Specifically, to apply proportionate consolidation, the investor must have an
undivided interest in each asset and be proportionately liable for its share of
each liability of the investee. In addition, in the extractive industry, the
investee’s activities must be limited to the extraction of mineral resources
(such as oil and gas exploration and production). If its activities include
refining, marketing, or transporting extracted mineral resources, the investor
should not apply proportionate consolidation.
Proportionate consolidation may be acceptable in the real estate industry even
when the investment is an undivided interest in real property (as opposed to an
investment in an entity) if the undivided interest is not subject to joint
control and the other conditions in ASC 970-810-45-1 are met. However, as
described in ASC 970-323-25-12, most real estate ventures in the form of
undivided interests are subject to some form of joint control. In those
instances, the equity method of accounting is required.
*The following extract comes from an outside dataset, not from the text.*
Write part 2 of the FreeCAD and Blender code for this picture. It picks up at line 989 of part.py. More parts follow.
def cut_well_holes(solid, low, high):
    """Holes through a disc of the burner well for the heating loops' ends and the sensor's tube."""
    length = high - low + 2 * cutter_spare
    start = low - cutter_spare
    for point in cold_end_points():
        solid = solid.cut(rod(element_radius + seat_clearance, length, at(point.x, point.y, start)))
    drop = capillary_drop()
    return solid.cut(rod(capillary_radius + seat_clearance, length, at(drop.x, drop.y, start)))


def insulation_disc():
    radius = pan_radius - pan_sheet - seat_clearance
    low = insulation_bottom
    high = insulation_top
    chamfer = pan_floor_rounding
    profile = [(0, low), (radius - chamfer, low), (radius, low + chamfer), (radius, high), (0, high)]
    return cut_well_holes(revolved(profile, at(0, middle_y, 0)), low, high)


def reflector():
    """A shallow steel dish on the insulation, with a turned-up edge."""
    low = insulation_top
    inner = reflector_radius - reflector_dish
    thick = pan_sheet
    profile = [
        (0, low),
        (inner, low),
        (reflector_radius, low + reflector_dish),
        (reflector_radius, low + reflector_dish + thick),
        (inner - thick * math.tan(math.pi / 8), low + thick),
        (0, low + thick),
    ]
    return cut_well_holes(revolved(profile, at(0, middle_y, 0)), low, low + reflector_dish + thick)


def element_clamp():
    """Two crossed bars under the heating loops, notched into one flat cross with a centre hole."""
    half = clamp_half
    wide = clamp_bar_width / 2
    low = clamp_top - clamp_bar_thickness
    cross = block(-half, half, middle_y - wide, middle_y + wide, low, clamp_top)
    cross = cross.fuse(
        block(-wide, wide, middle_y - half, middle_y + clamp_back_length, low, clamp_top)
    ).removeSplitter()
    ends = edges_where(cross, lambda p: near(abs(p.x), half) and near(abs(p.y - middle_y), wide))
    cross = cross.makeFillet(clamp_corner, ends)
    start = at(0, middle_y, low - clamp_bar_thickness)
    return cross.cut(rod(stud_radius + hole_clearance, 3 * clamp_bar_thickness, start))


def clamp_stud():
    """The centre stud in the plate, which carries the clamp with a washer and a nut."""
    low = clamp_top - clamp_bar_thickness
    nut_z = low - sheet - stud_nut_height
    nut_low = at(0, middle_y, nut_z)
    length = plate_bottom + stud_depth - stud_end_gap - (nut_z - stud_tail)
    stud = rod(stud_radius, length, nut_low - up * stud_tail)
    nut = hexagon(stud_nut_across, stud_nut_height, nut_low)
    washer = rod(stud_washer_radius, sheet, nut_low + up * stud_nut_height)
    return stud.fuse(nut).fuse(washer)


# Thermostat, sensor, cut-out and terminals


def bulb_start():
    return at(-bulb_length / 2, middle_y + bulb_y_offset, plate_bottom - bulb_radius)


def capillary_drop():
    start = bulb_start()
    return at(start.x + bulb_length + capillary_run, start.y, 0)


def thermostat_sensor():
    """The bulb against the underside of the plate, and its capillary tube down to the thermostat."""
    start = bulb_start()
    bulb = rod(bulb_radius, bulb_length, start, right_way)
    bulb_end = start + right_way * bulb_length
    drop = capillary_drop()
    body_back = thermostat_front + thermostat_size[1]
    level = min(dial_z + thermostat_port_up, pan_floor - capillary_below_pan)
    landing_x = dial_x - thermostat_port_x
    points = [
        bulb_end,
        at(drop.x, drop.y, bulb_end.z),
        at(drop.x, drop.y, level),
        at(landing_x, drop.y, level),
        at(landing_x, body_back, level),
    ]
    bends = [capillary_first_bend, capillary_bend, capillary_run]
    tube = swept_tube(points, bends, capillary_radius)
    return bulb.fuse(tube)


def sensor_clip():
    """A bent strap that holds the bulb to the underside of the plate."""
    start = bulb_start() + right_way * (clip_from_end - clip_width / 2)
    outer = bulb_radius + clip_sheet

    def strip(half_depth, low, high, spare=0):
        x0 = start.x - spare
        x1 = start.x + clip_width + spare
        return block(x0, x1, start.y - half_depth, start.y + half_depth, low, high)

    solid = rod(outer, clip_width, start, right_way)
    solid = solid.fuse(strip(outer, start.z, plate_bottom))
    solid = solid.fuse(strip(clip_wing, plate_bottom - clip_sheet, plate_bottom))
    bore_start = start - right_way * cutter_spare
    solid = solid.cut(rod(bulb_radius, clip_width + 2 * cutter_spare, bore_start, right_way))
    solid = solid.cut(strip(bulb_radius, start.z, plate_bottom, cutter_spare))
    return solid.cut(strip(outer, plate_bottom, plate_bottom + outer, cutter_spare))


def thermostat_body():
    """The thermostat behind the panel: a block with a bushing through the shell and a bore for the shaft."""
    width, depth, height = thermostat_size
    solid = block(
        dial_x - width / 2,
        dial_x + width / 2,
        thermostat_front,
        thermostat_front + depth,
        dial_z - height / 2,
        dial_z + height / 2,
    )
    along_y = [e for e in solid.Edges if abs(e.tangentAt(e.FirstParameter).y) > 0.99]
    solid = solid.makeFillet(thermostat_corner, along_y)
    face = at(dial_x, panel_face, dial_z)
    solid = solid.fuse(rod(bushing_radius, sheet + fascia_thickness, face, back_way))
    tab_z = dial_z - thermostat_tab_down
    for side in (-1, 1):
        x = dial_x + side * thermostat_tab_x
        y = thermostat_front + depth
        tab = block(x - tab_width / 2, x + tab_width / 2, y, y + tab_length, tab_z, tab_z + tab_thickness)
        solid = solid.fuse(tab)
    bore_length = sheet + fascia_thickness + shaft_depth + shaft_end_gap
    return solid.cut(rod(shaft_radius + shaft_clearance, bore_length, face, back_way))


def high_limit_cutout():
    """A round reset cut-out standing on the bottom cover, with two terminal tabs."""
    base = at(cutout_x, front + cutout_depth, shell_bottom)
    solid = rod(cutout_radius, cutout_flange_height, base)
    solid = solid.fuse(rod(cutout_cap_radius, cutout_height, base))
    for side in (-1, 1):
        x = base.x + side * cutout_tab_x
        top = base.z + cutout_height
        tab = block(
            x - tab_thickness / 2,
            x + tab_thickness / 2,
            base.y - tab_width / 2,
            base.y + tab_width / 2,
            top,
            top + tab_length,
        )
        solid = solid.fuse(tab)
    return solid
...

An investor may proportionately consolidate an investment that qualifies for
such treatment even if another party consolidates the investment in accordance
with ASC 810-10. Proportionate consolidation requires an investor to apply
typical consolidation procedures, which are further discussed in Section 5.1.5.1 and in
Chapter 10 of
Deloitte’s Consolidation
Roadmap. If a PBE investor proportionately consolidates its
undivided interest, the proportionately consolidated information must comply
with the PBE accounting requirements (see Section 5.1.3.2), including those related
to the timing of the adoption of new accounting standards (see Section 5.1.3.4).
Footnotes
5
Election of the fair value option would result in the
investor’s measuring the guarantee at fair value, with changes in fair
value reported in earnings, which is different from the subsequent
measurement of guarantees in accordance with ASC 460.